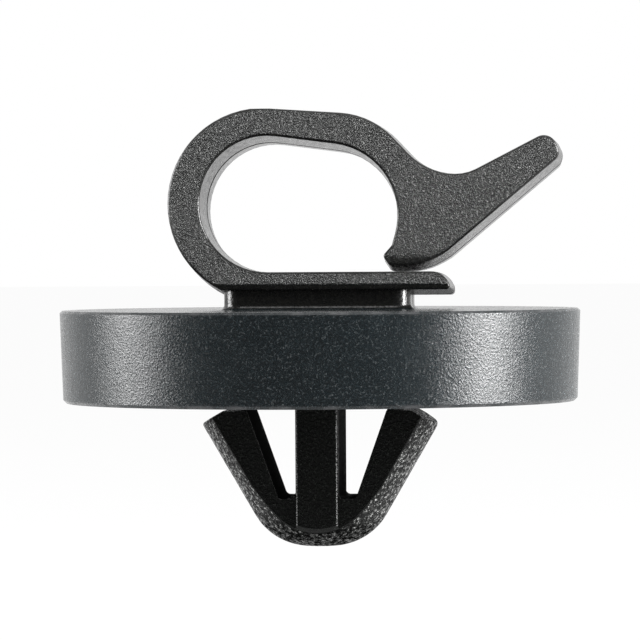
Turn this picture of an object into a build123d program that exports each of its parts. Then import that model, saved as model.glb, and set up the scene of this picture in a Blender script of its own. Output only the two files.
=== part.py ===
from build123d import *
import os
from math import asin, atan2, cos, degrees, hypot, radians, sin, sqrt, tan

# Snap-in cable clip, moulded in one piece of black nylon. A C-shaped loop with a
# springy lever holds the cable, a round cup covers the panel hole, and a two-legged
# anchor snaps in behind the panel. Millimetres, +Z up. X runs across the loop towards
# the lever and Y along the cable. The origin is the centre of the cup's rim, on the
# panel's surface.

# Cup
cup_radius = 10.0            # at its top edge, the widest place
cup_height = 3.54
cup_draft = 2.0              # degrees, the side wall narrows towards the panel
cup_wall = 0.9               # side wall at the rim
cup_ceiling = 1.0
cup_corner = 0.5             # bevel inside, where the wall meets the ceiling
rim_bevel = 0.12
top_bevel = 0.09

# Neck, which the loop stands on
neck_height = 0.54
neck_inset = 0.05            # its ends stand in this far under the loop's heel
neck_depth = 3.8
neck_corner = 0.7
neck_fillet = 0.2

# Loop: width along the cable, draft and edges
clip_width = 4.4
clip_draft = 2.5             # degrees each way from the parting plane at Y = 0
clip_edge = 0.12

# Lower arm, which the nose closes onto
arm_thickness = 0.87
arm_reach = 5.2
arm_slope_angle = 28.7       # degrees from vertical, of its sloping end
arm_slope_length = 0.1
arm_tip_radius = 0.24
closing_gap = 0.03

# Bend at the far side from the lever
bend_x = -1.83
bend_radius = 2.5            # inside
bend_wall = 1.25
bend_bulge = 0.15            # the wall is this much thicker at the far left

# Nose, with a small lip towards the cable, and the cheek over it
nose_edge = 0.24
nose_length = 0.5            # flat that rests on the arm
nose_heel_radius = 2.6
nose_setback = 0.15
lip_x = 2.747
lip_height = 0.464           # of its round's centre, above the nose's flat
lip_radius = 0.24
lip_length = 0.36
lip_angle = 41.0             # degrees from vertical
lip_root_radius = 0.15
cheek_length = 0.38
cheek_angle = 16.0           # degrees from vertical

# Brow, where the loop turns down to the cheek
brow_radius = 2.63           # inside
brow_wall = 0.5              # outer arc's radius less the inner one's
brow_back_shift = 0.35
brow_back_rise = 0.85        # of the outer arc's centre over the inner one's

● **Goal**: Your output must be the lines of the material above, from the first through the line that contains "closing_gap = 0.03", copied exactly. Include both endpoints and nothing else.

● **Solution**:
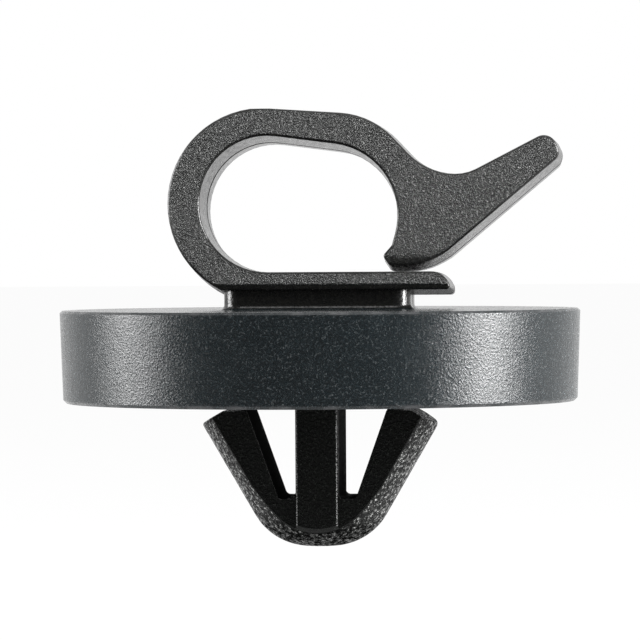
Turn this picture of an object into a build123d program that exports each of its parts. Then import that model, saved as model.glb, and set up the scene of this picture in a Blender script of its own. Output only the two files.
=== part.py ===
from build123d import *
import os
from math import asin, atan2, cos, degrees, hypot, radians, sin, sqrt, tan

# Snap-in cable clip, moulded in one piece of black nylon. A C-shaped loop with a
# springy lever holds the cable, a round cup covers the panel hole, and a two-legged
# anchor snaps in behind the panel. Millimetres, +Z up. X runs across the loop towards
# the lever and Y along the cable. The origin is the centre of the cup's rim, on the
# panel's surface.

# Cup
cup_radius = 10.0            # at its top edge, the widest place
cup_height = 3.54
cup_draft = 2.0              # degrees, the side wall narrows towards the panel
cup_wall = 0.9               # side wall at the rim
cup_ceiling = 1.0
cup_corner = 0.5             # bevel inside, where the wall meets the ceiling
rim_bevel = 0.12
top_bevel = 0.09

# Neck, which the loop stands on
neck_height = 0.54
neck_inset = 0.05            # its ends stand in this far under the loop's heel
neck_depth = 3.8
neck_corner = 0.7
neck_fillet = 0.2

# Loop: width along the cable, draft and edges
clip_width = 4.4
clip_draft = 2.5             # degrees each way from the parting plane at Y = 0
clip_edge = 0.12

# Lower arm, which the nose closes onto
arm_thickness = 0.87
arm_reach = 5.2
arm_slope_angle = 28.7       # degrees from vertical, of its sloping end
arm_slope_length = 0.1
arm_tip_radius = 0.24
closing_gap = 0.03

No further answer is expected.